II. Proposed Personal Durable Power of Attorney Act
In response to a perceived need to protect individuals, particularly senior citizens and disabled persons, from fraud in connection with the granting of powers of attorney, the Delaware legislature is considering a bill that, if adopted, would impose a series of requirements in connection with the granting of certain durable powers of attorney, and would impose duties and obligations on those acting as agents pursuant to such powers. The proposed Act, however would apply only to powers of attorney that are durable (i.e., those that expressly provide that they are not affected by the subsequent incapacity of the principal).
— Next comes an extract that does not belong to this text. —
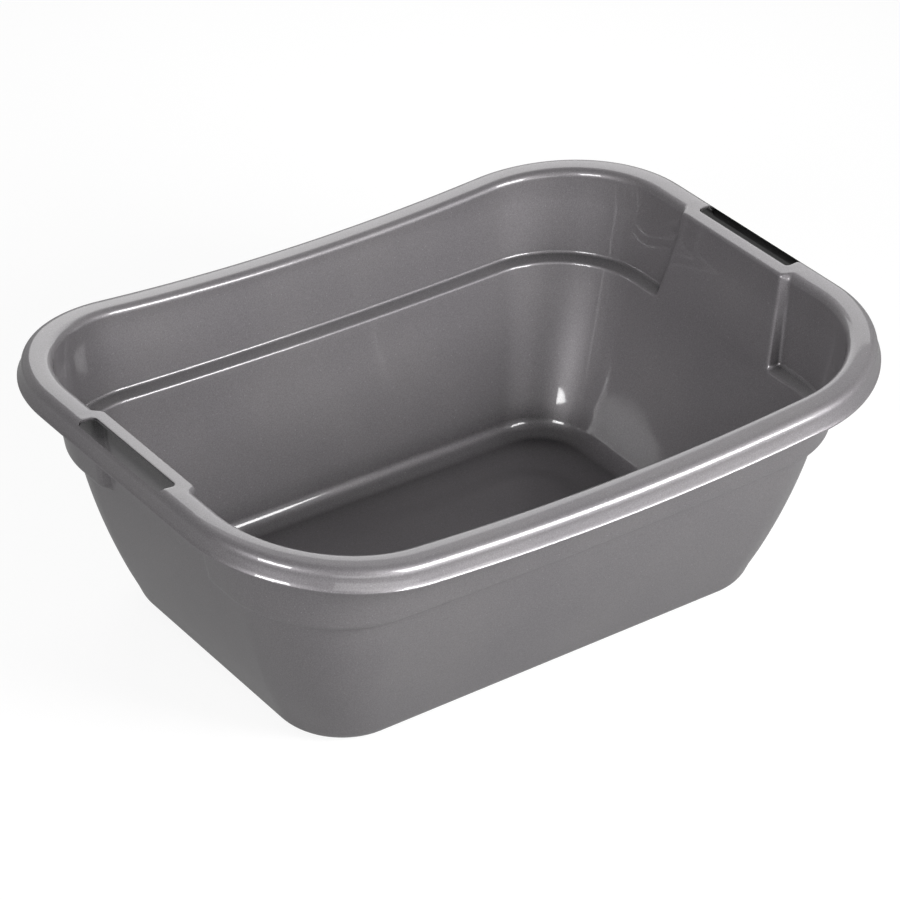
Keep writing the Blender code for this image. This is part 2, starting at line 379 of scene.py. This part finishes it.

In addition, unlike the New York statute referred to in Section I.C. above, the proposed Act would only apply to those durable powers of attorney that are executed primarily for personal purposes.
Accordingly, the proposed Act contains a list of those powers of attorney that, even if durable, are not subject to the provisions of the Act, including powers of attorney given primarily for business or commercial purposes and powers that are coupled with an interest. In addition, the proposed Act would not apply, among other things, to proxies, powers given to creditors, powers given to authorize the execution and filing of a document with a governmental entity (such as a registration statement) and powers given by an individual who is, or is seeking to become, a director, officer, stockholder, partner or member of other equity holder of any legal entity (including any power given in a subscription agreement). As such, the requirements of the Act, which include required disclosures, notarization and the imposition of fiduciary duties on the agent, do not apply to any of the business or commercial powers which were affected by the adoption of the New York statute.